-- DATASET ENTRIES --
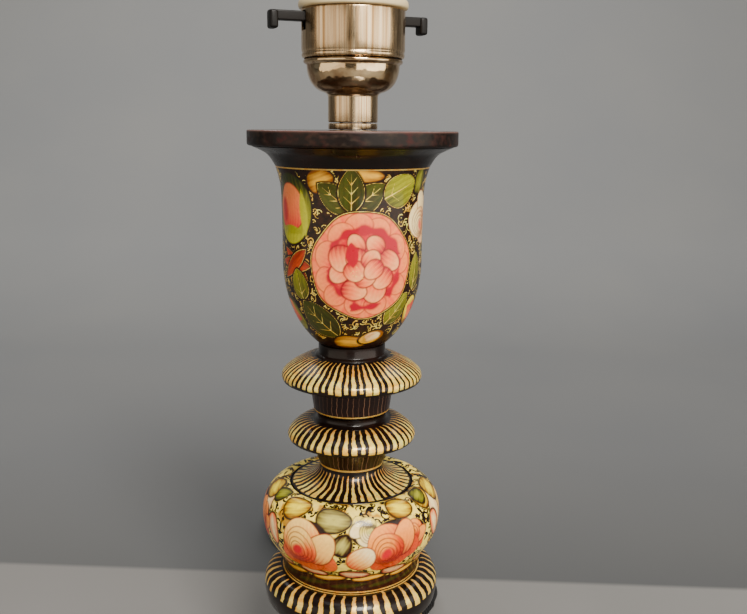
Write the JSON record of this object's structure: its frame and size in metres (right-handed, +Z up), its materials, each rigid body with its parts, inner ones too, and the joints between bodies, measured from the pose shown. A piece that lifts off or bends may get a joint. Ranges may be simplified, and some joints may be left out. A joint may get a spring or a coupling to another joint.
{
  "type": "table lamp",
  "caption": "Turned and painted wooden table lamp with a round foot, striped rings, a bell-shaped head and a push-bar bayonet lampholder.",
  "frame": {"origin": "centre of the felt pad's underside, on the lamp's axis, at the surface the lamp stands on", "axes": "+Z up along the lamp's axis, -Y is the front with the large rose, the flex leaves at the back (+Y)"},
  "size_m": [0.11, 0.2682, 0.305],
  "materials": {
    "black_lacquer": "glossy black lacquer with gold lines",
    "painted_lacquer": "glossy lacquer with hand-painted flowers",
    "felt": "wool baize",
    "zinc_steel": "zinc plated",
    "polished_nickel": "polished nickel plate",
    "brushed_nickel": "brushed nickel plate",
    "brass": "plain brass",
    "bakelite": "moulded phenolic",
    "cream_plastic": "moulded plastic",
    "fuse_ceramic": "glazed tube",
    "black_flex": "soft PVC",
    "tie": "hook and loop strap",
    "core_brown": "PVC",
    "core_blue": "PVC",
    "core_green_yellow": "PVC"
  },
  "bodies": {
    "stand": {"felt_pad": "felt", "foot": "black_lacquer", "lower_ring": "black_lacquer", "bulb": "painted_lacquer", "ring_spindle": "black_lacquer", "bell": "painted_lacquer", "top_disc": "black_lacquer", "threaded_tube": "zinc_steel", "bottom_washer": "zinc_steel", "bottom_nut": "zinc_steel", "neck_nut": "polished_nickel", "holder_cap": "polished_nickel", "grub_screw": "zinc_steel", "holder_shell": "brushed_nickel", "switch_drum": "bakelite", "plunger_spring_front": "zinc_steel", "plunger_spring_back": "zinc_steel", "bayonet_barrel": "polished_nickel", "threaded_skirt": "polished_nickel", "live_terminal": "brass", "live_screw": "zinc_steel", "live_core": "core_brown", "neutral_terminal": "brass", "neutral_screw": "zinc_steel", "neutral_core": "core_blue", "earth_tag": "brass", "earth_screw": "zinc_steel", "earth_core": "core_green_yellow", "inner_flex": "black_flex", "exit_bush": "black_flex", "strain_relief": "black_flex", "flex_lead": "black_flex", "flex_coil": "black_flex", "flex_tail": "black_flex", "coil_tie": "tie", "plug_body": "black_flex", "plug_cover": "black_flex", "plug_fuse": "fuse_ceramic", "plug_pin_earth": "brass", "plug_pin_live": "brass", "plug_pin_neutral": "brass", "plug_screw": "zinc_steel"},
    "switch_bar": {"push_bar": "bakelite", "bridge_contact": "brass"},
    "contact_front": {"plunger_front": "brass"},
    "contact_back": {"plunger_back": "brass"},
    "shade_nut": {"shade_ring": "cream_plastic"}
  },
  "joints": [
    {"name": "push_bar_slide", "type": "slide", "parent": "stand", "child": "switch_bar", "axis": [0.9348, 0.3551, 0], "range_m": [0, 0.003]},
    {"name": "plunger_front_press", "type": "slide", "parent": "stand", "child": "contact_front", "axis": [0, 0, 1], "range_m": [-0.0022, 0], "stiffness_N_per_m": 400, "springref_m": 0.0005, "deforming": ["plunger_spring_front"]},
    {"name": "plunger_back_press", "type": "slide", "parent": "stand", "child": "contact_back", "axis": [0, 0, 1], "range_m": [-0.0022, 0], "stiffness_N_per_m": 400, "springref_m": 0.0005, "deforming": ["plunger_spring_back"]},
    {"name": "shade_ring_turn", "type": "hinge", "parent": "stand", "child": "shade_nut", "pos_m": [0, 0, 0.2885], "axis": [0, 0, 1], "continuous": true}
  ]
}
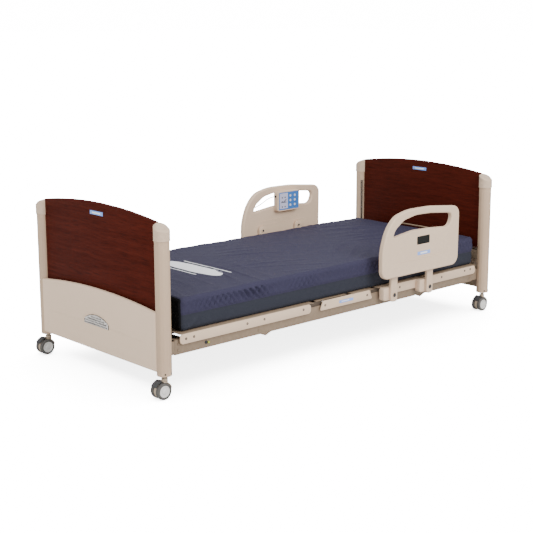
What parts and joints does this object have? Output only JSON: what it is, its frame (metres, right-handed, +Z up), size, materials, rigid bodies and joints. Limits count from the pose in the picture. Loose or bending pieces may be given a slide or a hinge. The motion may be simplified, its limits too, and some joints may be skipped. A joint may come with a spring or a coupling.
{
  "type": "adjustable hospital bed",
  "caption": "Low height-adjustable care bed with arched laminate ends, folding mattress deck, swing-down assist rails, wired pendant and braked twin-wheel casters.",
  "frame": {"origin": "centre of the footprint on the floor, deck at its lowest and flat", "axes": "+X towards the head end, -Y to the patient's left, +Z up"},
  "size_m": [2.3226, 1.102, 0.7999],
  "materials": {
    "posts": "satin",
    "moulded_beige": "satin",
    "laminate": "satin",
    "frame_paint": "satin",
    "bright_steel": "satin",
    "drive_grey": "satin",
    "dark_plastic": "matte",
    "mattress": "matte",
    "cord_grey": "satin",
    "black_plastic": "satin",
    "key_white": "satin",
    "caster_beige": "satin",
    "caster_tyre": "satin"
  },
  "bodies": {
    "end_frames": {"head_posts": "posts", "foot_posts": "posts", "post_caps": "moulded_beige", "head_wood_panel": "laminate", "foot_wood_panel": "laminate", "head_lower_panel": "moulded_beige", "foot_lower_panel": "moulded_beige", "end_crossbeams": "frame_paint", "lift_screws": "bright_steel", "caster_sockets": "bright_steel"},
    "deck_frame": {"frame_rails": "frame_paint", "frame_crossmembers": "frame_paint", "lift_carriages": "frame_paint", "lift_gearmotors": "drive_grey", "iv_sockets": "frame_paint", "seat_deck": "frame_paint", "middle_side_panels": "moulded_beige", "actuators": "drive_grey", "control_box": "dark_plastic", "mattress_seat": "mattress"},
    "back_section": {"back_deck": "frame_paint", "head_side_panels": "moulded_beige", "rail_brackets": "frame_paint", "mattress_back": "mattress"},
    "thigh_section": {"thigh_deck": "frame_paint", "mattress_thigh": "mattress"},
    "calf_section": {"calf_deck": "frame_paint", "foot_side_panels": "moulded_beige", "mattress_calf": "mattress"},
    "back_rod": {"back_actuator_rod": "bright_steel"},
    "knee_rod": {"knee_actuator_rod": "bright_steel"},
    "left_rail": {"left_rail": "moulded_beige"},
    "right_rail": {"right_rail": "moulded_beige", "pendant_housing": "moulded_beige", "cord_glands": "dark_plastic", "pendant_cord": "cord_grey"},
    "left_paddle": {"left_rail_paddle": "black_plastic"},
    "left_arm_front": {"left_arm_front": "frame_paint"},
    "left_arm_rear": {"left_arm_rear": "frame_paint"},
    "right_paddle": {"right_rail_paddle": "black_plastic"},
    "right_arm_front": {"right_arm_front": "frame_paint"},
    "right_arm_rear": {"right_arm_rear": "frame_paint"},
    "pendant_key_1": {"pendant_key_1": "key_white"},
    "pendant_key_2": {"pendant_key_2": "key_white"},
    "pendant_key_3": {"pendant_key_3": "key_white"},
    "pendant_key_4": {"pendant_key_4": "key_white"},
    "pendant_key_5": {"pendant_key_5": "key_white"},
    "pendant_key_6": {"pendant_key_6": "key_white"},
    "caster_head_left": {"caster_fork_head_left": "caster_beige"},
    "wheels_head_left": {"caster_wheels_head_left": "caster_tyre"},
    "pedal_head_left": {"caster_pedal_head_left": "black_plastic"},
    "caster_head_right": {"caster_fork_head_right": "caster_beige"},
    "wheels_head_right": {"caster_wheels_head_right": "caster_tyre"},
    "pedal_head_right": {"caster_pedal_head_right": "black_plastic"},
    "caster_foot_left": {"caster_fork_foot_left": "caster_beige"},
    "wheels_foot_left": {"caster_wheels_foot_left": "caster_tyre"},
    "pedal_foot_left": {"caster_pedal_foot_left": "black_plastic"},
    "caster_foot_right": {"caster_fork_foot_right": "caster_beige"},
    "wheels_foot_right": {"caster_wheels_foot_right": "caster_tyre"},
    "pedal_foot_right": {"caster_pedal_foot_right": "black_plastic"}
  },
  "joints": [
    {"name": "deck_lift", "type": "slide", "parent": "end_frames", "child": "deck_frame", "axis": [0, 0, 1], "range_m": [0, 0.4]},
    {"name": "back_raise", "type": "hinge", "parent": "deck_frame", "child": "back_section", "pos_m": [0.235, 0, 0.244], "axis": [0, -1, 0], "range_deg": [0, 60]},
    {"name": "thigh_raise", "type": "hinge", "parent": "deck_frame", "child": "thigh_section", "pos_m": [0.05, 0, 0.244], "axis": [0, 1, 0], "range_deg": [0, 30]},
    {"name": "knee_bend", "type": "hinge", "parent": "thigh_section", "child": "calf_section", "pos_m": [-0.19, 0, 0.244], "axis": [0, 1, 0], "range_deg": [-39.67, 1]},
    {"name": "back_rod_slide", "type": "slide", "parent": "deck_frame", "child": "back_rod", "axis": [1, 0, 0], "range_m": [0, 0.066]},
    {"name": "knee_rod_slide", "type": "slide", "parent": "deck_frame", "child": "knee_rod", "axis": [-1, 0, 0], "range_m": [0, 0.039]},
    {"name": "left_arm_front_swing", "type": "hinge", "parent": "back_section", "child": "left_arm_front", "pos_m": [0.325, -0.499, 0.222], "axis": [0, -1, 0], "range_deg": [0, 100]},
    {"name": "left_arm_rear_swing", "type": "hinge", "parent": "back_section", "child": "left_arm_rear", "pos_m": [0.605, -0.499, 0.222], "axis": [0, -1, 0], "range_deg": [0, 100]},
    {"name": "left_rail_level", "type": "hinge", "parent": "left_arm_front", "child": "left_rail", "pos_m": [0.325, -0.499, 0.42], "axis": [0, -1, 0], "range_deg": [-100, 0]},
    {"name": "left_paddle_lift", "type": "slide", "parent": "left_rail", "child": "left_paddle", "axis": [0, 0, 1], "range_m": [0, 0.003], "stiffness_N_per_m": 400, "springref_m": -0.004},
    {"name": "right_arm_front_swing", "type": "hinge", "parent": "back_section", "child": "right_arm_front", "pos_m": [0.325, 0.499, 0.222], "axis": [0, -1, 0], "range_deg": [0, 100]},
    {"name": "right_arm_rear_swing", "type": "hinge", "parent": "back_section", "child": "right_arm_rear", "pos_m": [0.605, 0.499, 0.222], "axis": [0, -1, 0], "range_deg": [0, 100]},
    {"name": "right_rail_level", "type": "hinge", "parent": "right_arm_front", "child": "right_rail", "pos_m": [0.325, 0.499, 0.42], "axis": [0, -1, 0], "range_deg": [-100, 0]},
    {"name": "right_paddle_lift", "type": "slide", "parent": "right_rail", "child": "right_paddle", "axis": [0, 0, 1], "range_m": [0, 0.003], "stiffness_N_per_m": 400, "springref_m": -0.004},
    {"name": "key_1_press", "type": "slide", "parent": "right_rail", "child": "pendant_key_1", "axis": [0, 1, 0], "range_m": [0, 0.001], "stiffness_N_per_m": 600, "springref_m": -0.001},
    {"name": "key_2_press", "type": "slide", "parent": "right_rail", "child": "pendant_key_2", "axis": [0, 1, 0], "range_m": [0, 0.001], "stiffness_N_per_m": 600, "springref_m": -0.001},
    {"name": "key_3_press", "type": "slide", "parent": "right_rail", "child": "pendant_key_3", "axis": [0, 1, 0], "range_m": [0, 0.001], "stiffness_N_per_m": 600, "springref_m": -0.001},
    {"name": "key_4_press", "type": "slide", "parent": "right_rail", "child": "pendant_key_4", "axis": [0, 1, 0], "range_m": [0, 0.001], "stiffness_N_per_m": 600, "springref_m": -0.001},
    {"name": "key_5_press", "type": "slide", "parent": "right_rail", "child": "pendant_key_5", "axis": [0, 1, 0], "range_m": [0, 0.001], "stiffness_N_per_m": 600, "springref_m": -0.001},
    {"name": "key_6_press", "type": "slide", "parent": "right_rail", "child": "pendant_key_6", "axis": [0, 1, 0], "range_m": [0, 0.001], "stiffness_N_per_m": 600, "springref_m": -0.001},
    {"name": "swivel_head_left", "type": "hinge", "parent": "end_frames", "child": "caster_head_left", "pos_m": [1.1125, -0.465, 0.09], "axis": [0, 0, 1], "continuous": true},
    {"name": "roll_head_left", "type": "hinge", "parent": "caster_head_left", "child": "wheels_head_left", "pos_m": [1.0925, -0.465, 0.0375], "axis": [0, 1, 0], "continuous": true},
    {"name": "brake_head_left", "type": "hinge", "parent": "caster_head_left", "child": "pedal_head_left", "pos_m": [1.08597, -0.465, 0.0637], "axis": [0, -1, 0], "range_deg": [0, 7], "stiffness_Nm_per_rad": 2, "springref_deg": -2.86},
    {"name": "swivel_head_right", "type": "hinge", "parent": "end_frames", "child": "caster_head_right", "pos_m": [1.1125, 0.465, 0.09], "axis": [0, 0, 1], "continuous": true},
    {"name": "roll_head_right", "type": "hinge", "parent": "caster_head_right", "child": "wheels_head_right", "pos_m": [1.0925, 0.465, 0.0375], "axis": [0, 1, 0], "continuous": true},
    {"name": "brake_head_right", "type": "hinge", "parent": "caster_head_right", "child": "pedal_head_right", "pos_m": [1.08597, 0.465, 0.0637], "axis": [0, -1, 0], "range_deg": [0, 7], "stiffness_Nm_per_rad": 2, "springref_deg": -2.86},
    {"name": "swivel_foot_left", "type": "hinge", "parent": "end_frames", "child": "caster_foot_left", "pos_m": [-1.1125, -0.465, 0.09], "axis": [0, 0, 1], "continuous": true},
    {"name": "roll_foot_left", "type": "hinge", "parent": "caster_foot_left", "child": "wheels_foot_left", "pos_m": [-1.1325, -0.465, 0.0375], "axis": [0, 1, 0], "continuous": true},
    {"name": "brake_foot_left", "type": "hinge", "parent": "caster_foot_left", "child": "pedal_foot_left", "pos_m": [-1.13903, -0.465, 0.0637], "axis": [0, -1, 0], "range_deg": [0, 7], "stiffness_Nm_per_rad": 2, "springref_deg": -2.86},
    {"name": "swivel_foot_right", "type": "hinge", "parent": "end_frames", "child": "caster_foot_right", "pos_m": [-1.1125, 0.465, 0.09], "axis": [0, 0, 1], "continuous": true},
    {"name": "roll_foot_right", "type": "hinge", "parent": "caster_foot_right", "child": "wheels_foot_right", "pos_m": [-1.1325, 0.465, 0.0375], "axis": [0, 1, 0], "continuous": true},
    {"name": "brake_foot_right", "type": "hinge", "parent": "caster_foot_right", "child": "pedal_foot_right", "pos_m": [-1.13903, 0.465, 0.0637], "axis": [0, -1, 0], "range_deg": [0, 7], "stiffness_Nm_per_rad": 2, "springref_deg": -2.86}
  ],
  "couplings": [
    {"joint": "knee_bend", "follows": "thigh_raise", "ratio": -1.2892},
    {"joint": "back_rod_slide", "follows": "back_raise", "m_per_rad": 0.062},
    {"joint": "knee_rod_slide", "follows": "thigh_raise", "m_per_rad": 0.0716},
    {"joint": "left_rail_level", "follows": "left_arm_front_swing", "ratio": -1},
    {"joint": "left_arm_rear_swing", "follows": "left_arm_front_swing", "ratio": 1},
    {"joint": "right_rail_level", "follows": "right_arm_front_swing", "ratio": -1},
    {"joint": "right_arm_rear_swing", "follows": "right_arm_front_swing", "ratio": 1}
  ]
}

-- EXERCISE DIRECTIONS --
Scan the listing above for the word "materials" and copy every line that holds it.

-- SOLUTION --
Write the JSON record of this object's structure: its frame and size in metres (right-handed, +Z up), its materials, each rigid body with its parts, inner ones too, and the joints between bodies, measured from the pose shown. A piece that lifts off or bends may get a joint. Ranges may be simplified, and some joints may be left out. A joint may get a spring or a coupling to another joint.
  "materials": {
What parts and joints does this object have? Output only JSON: what it is, its frame (metres, right-handed, +Z up), size, materials, rigid bodies and joints. Limits count from the pose in the picture. Loose or bending pieces may be given a slide or a hinge. The motion may be simplified, its limits too, and some joints may be skipped. A joint may come with a spring or a coupling.
  "materials": {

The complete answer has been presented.